= OBJECTIVE =
Return only the lines between the line holding "obj.parent = empty" and the line holding "obj.data.transform(world)", the two boundary lines included, exactly as they appear.

= SOURCE MATERIAL =
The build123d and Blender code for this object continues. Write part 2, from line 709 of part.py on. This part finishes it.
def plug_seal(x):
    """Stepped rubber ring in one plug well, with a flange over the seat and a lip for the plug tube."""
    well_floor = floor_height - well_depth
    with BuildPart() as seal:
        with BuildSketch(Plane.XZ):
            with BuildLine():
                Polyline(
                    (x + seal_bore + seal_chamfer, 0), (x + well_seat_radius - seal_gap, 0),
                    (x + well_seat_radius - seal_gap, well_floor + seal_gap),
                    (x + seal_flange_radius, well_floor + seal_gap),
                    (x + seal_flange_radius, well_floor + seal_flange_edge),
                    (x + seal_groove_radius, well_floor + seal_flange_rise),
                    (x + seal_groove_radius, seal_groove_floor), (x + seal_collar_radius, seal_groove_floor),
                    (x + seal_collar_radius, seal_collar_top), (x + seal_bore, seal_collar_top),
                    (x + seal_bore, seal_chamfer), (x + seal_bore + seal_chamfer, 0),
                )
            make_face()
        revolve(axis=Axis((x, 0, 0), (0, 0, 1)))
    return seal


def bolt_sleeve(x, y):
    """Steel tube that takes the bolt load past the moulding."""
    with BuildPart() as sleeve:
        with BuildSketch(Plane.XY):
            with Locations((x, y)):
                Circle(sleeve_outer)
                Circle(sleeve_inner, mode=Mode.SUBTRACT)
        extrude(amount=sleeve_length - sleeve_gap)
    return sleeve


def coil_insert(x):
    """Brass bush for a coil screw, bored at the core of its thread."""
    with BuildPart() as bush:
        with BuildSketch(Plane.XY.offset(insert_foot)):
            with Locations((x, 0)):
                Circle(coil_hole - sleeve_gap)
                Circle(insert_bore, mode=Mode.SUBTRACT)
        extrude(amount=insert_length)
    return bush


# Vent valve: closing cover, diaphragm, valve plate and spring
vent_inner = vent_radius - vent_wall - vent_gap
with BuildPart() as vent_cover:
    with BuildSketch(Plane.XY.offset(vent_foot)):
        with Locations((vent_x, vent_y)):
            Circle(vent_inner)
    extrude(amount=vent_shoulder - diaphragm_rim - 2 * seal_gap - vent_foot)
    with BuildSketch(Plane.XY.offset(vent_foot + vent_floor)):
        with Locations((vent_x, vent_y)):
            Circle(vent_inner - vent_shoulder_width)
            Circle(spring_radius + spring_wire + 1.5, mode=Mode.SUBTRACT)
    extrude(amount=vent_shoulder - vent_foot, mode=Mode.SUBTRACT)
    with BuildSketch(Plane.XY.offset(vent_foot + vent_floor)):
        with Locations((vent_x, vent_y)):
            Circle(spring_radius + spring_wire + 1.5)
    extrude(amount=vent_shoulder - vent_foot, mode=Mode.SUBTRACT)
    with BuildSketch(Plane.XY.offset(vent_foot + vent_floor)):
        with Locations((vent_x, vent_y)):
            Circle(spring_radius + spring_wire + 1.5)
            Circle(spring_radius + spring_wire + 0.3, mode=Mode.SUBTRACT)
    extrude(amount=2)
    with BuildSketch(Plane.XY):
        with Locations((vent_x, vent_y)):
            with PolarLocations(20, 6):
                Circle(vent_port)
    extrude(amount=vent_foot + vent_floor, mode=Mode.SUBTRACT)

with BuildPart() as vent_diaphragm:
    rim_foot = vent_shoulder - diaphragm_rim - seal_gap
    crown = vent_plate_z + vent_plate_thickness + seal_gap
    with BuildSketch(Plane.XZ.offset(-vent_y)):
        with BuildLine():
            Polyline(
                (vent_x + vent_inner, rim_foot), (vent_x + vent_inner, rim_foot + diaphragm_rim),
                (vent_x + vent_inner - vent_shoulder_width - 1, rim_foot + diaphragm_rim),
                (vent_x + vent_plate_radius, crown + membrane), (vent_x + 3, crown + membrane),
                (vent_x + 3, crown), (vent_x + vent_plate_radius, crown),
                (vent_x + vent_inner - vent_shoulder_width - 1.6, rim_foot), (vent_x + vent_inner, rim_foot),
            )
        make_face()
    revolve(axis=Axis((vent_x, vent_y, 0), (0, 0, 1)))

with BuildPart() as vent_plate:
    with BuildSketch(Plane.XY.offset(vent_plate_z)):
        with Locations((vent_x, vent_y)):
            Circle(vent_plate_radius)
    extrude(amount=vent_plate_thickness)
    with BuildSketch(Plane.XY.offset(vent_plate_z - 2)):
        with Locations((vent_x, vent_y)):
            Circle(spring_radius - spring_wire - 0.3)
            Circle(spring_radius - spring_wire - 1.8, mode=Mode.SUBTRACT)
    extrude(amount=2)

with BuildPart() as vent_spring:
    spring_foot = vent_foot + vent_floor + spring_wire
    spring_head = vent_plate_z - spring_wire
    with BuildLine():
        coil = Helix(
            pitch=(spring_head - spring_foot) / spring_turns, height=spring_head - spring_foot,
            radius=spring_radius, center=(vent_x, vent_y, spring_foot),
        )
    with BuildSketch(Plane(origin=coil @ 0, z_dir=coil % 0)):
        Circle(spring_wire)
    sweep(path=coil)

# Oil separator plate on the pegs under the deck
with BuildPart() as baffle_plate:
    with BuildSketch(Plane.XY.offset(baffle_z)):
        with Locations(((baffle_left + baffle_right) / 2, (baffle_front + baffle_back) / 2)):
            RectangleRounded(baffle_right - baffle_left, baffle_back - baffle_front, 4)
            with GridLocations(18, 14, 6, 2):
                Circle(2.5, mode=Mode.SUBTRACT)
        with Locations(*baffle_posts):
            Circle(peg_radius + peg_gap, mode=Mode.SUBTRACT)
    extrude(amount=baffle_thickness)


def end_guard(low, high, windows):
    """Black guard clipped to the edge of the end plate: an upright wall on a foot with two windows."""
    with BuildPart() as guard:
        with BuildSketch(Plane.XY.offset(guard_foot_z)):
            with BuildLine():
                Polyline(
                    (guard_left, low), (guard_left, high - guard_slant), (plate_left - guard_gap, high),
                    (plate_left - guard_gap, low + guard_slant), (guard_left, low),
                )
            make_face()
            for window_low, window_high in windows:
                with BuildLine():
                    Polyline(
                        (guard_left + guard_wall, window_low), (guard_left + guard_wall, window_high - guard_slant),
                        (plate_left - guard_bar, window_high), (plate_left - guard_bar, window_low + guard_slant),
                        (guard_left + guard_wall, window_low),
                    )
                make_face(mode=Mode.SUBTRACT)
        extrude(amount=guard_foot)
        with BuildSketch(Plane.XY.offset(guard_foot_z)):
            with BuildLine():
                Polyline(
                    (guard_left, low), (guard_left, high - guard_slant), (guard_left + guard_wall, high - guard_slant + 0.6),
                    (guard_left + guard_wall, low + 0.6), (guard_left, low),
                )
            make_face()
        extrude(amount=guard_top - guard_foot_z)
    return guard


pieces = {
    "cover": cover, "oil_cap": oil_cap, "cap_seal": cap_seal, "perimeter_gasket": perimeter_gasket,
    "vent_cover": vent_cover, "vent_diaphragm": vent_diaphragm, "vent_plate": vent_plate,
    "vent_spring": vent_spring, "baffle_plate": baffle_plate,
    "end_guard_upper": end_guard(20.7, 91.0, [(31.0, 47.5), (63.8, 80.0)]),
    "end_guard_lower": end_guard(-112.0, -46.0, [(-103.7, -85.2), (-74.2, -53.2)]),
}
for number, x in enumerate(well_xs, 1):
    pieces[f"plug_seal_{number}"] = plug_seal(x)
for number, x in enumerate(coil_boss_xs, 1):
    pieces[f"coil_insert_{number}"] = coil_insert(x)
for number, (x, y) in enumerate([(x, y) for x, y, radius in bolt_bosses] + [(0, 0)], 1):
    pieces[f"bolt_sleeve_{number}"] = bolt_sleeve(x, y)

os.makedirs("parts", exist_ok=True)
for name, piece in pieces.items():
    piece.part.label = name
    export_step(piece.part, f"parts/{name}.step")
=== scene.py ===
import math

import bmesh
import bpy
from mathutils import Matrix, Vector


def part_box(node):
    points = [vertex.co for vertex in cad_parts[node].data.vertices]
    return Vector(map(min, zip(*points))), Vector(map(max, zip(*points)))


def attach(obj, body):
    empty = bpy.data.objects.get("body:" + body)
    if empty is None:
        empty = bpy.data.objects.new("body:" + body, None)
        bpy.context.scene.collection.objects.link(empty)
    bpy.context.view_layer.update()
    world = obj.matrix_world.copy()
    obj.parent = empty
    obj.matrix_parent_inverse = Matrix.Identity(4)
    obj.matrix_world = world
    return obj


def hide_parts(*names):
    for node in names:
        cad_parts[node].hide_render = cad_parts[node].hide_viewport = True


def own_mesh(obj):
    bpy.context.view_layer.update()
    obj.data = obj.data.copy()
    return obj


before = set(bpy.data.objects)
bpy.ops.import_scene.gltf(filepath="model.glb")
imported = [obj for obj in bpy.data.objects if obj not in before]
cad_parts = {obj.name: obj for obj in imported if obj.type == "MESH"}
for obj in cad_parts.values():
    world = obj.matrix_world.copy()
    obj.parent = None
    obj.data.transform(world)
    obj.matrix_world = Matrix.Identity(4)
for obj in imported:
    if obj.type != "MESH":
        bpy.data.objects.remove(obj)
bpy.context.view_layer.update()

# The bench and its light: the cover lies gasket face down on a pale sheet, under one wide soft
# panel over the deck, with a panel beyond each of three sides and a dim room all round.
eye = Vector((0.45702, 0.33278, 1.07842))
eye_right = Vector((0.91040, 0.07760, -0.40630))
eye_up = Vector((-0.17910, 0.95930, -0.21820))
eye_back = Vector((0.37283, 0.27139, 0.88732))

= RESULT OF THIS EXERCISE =
    obj.parent = empty
    obj.matrix_parent_inverse = Matrix.Identity(4)
    obj.matrix_world = world
    return obj


def hide_parts(*names):
    for node in names:
        cad_parts[node].hide_render = cad_parts[node].hide_viewport = True


def own_mesh(obj):
    bpy.context.view_layer.update()
    obj.data = obj.data.copy()
    return obj


before = set(bpy.data.objects)
bpy.ops.import_scene.gltf(filepath="model.glb")
imported = [obj for obj in bpy.data.objects if obj not in before]
cad_parts = {obj.name: obj for obj in imported if obj.type == "MESH"}
for obj in cad_parts.values():
    world = obj.matrix_world.copy()
    obj.parent = None
    obj.data.transform(world)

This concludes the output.